Davide Faranda, du CNRS, y voit une explication. "Notre perception des températures a changé avec le réchauffement climatique. On est plus sensibles au froid." Autrement dit, "on oublie notre climat passé", complète Serge Zaka. Cela se traduit dans certains sujets, qui se réjouissent du beau-temps. "Les épisodes de douceur hivernale paraissent agréables. Quand il fait plus de 20 degrés dans certaines vallées alpines, on peut boire des bières en terrasse au ski. C'est sympa. Mais c'est une vision humano-centrée."

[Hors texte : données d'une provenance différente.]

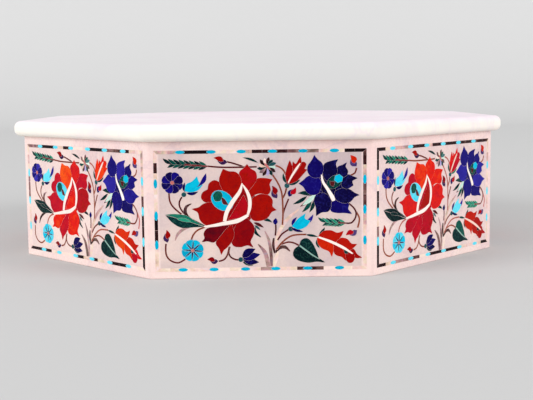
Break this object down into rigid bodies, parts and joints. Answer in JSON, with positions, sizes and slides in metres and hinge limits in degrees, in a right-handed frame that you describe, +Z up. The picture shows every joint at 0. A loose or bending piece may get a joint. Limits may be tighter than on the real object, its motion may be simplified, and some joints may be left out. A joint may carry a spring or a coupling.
{
  "type": "marble box",
  "caption": "Octagonal marble box with floral stone inlay on its sides and a loose slab lid, for keeping small things.",
  "frame": {"origin": "centre of the flat underside, which rests on the table", "axes": "+Z up; the front panel faces -Y and the right panel faces +X"},
  "size_m": [0.264, 0.264, 0.0728],
  "materials": {
    "marble": "polished",
    "lid_marble": "polished",
    "shell": "polished",
    "red_stone": "polished",
    "blue_stone": "polished",
    "orange_stone": "polished",
    "green_stone": "polished",
    "turquoise": "polished"
  },
  "bodies": {
    "root": {"box_body": "marble", "lid": "lid_marble", "front_border": "shell", "front_rose": "red_stone", "front_blue_flower": "blue_stone", "front_orange_bud": "orange_stone", "front_tulip": "red_stone", "front_heart_leaf": "green_stone", "front_turquoise_flower": "turquoise", "front_right_border": "shell", "front_right_rose": "red_stone", "front_right_blue_flower": "blue_stone", "front_right_orange_bud": "orange_stone", "front_right_tulip": "red_stone", "front_right_heart_leaf": "green_stone", "front_right_turquoise_flower": "turquoise", "right_border": "shell", "right_rose": "red_stone", "right_blue_flower": "blue_stone", "right_orange_bud": "orange_stone", "right_tulip": "red_stone", "right_heart_leaf": "green_stone", "right_turquoise_flower": "turquoise", "back_right_border": "shell", "back_right_rose": "red_stone", "back_right_blue_flower": "blue_stone", "back_right_orange_bud": "orange_stone", "back_right_tulip": "red_stone", "back_right_heart_leaf": "green_stone", "back_right_turquoise_flower": "turquoise", "back_border": "shell", "back_rose": "red_stone", "back_blue_flower": "blue_stone", "back_orange_bud": "orange_stone", "back_tulip": "red_stone", "back_heart_leaf": "green_stone", "back_turquoise_flower": "turquoise", "back_left_border": "shell", "back_left_rose": "red_stone", "back_left_blue_flower": "blue_stone", "back_left_orange_bud": "orange_stone", "back_left_tulip": "red_stone", "back_left_heart_leaf": "green_stone", "back_left_turquoise_flower": "turquoise", "left_border": "shell", "left_rose": "red_stone", "left_blue_flower": "blue_stone", "left_orange_bud": "orange_stone", "left_tulip": "red_stone", "left_heart_leaf": "green_stone", "left_turquoise_flower": "turquoise", "front_left_border": "shell", "front_left_rose": "red_stone", "front_left_blue_flower": "blue_stone", "front_left_orange_bud": "orange_stone", "front_left_tulip": "red_stone", "front_left_heart_leaf": "green_stone", "front_left_turquoise_flower": "turquoise"}
  },
  "joints": []
}
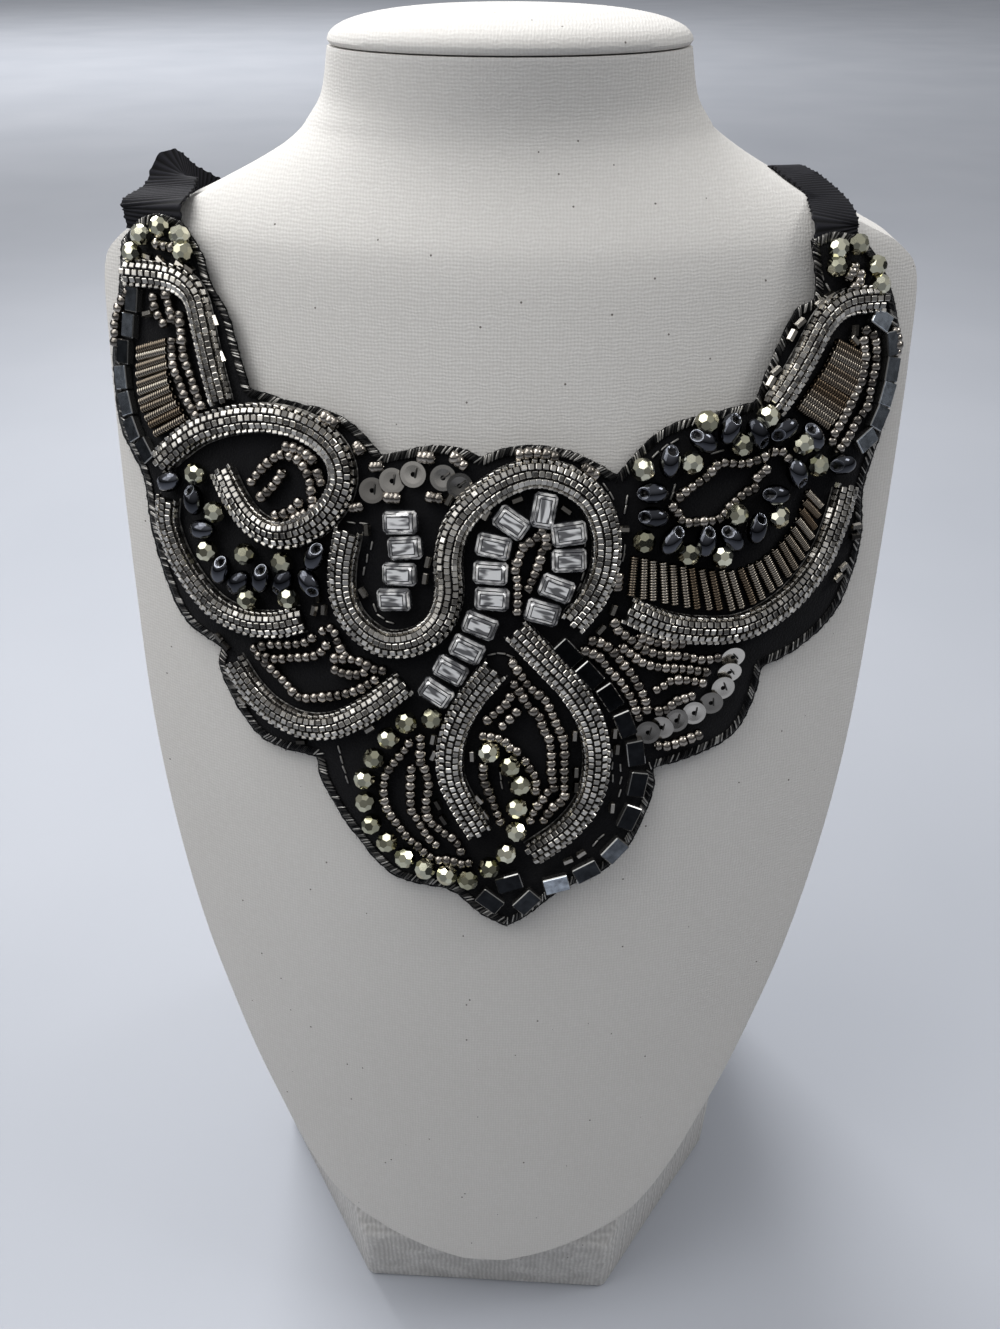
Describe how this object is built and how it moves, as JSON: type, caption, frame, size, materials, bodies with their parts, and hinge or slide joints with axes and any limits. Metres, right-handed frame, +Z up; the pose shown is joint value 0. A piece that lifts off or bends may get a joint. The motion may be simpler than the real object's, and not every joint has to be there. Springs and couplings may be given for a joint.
{
  "type": "bib necklace on neck bust",
  "caption": "Scalloped felt bib necklace with cut stones, beads, bugles and woven mesh cable, tied by ribbons on a plain neck bust.",
  "frame": {"origin": "the middle of the foot's flat underside", "axes": "+Z up, the chest faces -Y, +X to the right as seen from in front"},
  "size_m": [0.168, 0.147, 0.2919],
  "materials": {
    "bust_cover": "off-white woven cover, glued smooth",
    "felt": "black felt backing",
    "mesh_cable": "pale champagne-silver woven mesh",
    "cut_stone": "clear step-cut stone with a foil back",
    "facet_bead": "faceted, pale greenish silver",
    "tile": "dark mirrored glass tile",
    "sequin": "thin polished disc",
    "hematite": "polished, nearly black metallic",
    "bugle": "coiled wire, dark pewter bronze",
    "ribbon": "black ribbed ribbon",
    "clasp": "plain metal"
  },
  "bodies": {
    "root": {"bust_form": "bust_cover", "neck_cap": "bust_cover", "bust_foot": "bust_cover", "bib_felt": "felt", "mesh_cable_left_strap": "mesh_cable", "mesh_cable_left_loop": "mesh_cable", "mesh_cable_left_side": "mesh_cable", "mesh_cable_lower_left": "mesh_cable", "mesh_cable_centre": "mesh_cable", "mesh_cable_tip_left": "mesh_cable", "mesh_cable_tip_right": "mesh_cable", "mesh_cable_right_side": "mesh_cable", "mesh_cable_right_strap": "mesh_cable", "stone_1": "cut_stone", "stone_2": "cut_stone", "stone_3": "cut_stone", "stone_4": "cut_stone", "stone_5": "cut_stone", "stone_6": "cut_stone", "stone_7": "cut_stone", "stone_8": "cut_stone", "stone_9": "cut_stone", "stone_10": "cut_stone", "stone_11": "cut_stone", "stone_12": "cut_stone", "stone_13": "cut_stone", "stone_14": "cut_stone", "stone_15": "cut_stone", "stone_16": "cut_stone", "stone_17": "cut_stone", "beads_left_top": "facet_bead", "beads_right_top": "facet_bead", "beads_bottom": "facet_bead", "tiles_left_strap": "tile", "tiles_right_strap": "tile", "tiles_bottom": "tile", "sequins_left": "sequin", "sequins_centre": "sequin", "sequins_right": "sequin", "beads_left_side": "hematite", "ovals_left_inner": "hematite", "beads_right_top_row": "hematite", "beads_right_side": "hematite", "bugles_left_strap": "bugle", "bugles_right_fan": "bugle", "bugles_right_strap": "bugle", "ribbon_left": "ribbon", "ribbon_right": "ribbon", "ribbon_clasp": "clasp"}
  },
  "joints": []
}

"La douceur n'est pas inquiétante pour les êtres humains, mais elle l'est pour la végétation", David Faranda, climatologue au CNRS
La douceur "n'est pas inquiétante pour les êtres humains, mais elle l'est pour la végétation, explique encore Davide Faranda, car le développement des plantes va être interrompu". Leur vernalisation, par exemple, c'est-à-dire leur capacité à fleurir, directement corrélée au froid. D'après une étude de l'institut de recherche Climate Central parue en 2024 et reprise dans Reporterre, la France a perdu 10 jours de gel en une décennie, ce qui, alerte le journal, peut "fortement affecter les végétaux, le cycle de l'eau et augmenter le nombre de nuisibles". À de rares exceptions près, ni à la télé, ni dans la presse écrite, il n'est rappelé que la nature a besoin du froid. Seul un sujet de TF1, au 13 heures du 17 janvier, en fait le coeur de son propos.
La chaleur a aussi des conséquences sur l'économie, fait remarquer Serge Zaka. Il prend l'exemple de l'année 2021, marquée par un "faux printemps" en plein hiver. "Tous les végétaux se sont réveillés. Puis en avril, on a eu une forte descente d'air froid, qui a brûlé les végétaux. Cela représentait 2 milliards d'euros de perdus." Selon les régions, les dégâts agricoles se sont mesurés "autour de 30% à 40% et pouvant aller jusqu'à 100% pour certaines exploitations", d'après le ministère de l'agriculture. Cette année encore, regrette Serge Zaka, les médias ont péché et n'ont "pas assez parlé de la douceur d'hiver pour que les gens comprennent le risque".